» **Exercise description**: Each line from the one containing "Continue the three.js" through the one containing "their cream edges." is to be retyped exactly, both end lines included, and all other lines left out.

» **Information supplied**:
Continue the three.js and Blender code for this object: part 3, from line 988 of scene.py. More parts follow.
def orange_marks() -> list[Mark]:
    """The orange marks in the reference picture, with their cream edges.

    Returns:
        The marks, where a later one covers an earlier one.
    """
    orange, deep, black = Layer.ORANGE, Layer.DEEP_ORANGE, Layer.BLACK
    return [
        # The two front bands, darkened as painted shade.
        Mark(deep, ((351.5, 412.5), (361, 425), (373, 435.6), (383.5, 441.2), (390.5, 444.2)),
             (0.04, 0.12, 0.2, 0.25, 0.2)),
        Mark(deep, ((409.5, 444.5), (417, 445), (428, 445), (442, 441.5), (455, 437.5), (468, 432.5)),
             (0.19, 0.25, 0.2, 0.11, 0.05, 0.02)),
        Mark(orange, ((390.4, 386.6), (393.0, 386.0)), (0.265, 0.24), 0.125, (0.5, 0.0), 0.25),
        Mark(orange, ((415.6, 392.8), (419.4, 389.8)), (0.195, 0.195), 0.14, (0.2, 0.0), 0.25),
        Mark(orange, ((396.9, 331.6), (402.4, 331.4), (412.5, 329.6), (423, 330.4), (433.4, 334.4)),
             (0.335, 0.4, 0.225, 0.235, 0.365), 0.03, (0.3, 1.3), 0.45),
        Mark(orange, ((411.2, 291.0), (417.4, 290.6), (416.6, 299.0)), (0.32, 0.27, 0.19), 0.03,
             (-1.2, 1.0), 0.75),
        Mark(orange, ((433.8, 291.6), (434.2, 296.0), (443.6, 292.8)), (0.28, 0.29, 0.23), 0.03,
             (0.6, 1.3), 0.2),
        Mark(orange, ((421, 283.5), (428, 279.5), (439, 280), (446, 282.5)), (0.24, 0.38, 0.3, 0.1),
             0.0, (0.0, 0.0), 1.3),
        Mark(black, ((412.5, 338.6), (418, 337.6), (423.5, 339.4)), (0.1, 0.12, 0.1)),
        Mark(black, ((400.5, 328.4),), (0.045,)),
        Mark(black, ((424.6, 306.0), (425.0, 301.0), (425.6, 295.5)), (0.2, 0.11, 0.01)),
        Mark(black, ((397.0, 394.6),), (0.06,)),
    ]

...

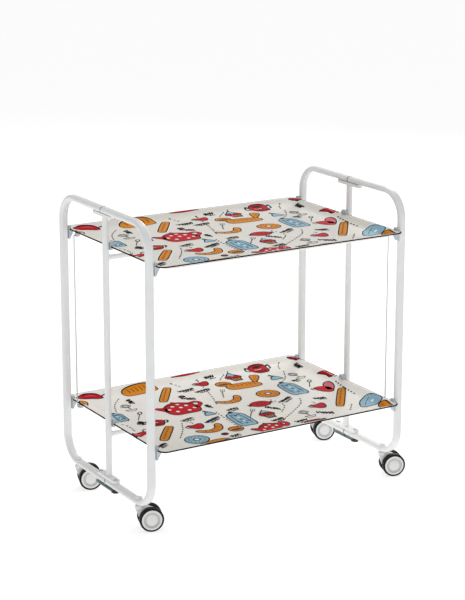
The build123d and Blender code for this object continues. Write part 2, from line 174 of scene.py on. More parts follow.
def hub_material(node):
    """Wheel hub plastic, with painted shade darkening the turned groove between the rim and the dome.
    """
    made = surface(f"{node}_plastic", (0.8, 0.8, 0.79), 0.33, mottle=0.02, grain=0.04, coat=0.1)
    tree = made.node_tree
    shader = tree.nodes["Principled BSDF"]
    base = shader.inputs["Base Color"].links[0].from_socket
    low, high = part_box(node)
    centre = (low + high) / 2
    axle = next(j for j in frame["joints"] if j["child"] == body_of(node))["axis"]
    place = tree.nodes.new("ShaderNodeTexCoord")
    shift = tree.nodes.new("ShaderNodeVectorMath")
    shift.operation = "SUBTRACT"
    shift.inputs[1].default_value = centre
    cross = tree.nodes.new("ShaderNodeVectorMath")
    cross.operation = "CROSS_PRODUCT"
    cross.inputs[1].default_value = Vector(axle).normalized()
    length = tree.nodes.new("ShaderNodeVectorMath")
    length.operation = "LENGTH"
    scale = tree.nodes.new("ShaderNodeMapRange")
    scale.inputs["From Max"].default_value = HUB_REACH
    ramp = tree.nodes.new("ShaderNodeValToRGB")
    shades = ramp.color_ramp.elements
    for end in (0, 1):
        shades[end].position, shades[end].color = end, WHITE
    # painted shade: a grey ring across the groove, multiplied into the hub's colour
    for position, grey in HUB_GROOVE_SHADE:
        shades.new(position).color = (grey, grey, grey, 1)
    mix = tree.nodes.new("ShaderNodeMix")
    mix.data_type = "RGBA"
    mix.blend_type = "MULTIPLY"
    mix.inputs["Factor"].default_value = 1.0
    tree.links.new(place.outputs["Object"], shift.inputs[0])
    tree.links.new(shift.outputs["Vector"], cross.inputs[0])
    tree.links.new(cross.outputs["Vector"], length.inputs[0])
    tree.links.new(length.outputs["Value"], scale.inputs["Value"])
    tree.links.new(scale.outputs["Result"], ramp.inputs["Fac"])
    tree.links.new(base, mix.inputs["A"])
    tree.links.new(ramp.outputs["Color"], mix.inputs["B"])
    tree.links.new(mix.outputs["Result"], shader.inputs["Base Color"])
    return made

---

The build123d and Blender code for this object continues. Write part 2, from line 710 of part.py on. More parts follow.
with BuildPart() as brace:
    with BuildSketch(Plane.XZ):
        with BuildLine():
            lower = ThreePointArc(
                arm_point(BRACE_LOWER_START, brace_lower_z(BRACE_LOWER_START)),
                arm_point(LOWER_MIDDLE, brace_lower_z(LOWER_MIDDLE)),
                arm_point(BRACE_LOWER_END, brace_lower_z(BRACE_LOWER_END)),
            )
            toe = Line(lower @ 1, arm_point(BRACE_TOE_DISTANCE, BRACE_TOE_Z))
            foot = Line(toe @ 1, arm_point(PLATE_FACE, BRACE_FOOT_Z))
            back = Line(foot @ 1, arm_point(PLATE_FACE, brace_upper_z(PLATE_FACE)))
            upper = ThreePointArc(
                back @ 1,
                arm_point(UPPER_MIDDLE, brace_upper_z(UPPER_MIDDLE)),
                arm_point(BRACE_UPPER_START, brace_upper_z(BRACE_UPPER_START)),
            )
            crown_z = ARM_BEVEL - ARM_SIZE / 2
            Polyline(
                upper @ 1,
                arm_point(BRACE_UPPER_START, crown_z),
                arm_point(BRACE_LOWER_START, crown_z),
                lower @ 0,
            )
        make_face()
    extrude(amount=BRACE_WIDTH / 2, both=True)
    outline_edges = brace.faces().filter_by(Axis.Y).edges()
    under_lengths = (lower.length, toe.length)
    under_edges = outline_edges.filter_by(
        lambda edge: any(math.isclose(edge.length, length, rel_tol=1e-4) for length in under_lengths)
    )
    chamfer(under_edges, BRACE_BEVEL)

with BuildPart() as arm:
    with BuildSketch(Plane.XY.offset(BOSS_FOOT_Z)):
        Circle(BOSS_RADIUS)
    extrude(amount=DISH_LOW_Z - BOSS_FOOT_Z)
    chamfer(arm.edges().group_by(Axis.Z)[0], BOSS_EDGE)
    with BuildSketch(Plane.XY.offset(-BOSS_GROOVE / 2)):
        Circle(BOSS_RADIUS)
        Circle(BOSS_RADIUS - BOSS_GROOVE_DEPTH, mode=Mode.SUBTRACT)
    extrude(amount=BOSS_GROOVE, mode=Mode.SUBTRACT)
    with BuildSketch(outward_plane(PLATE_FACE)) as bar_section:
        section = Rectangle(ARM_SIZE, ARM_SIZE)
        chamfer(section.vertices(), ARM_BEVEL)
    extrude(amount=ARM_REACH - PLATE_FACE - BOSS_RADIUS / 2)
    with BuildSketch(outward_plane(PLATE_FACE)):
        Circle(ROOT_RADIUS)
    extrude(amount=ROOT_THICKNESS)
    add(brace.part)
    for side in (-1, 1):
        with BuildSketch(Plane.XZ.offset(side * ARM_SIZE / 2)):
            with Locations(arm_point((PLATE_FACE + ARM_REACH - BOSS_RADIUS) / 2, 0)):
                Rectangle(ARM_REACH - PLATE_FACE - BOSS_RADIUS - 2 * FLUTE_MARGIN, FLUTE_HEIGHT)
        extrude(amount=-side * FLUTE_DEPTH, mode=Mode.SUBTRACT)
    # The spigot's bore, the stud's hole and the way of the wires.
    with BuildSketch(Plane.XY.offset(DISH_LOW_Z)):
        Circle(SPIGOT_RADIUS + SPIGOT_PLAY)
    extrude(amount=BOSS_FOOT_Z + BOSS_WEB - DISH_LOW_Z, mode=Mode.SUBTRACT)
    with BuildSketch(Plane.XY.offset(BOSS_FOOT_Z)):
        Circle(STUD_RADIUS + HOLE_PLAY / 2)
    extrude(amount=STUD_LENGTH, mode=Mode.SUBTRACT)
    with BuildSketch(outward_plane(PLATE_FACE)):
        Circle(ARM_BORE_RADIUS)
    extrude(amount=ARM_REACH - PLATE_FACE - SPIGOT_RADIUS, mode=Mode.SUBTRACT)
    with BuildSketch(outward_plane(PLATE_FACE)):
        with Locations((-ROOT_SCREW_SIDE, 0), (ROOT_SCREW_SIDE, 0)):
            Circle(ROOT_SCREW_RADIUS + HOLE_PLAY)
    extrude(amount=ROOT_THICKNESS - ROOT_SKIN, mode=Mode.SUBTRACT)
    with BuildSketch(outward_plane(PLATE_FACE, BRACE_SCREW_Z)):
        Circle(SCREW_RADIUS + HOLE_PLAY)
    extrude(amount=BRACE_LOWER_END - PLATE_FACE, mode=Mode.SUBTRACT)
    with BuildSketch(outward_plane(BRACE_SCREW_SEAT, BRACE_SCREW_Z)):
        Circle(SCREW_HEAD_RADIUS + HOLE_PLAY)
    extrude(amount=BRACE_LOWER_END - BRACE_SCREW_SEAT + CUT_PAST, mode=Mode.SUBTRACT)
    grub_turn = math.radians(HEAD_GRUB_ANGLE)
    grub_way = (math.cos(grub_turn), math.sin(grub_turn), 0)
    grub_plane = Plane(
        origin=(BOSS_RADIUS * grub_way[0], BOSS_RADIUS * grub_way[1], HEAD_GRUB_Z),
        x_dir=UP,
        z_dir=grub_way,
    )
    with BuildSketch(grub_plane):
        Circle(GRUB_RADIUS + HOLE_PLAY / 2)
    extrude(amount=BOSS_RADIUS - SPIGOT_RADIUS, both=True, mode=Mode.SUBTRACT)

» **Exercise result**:
Continue the three.js and Blender code for this object: part 3, from line 988 of scene.py. More parts follow.
def orange_marks() -> list[Mark]:
    """The orange marks in the reference picture, with their cream edges.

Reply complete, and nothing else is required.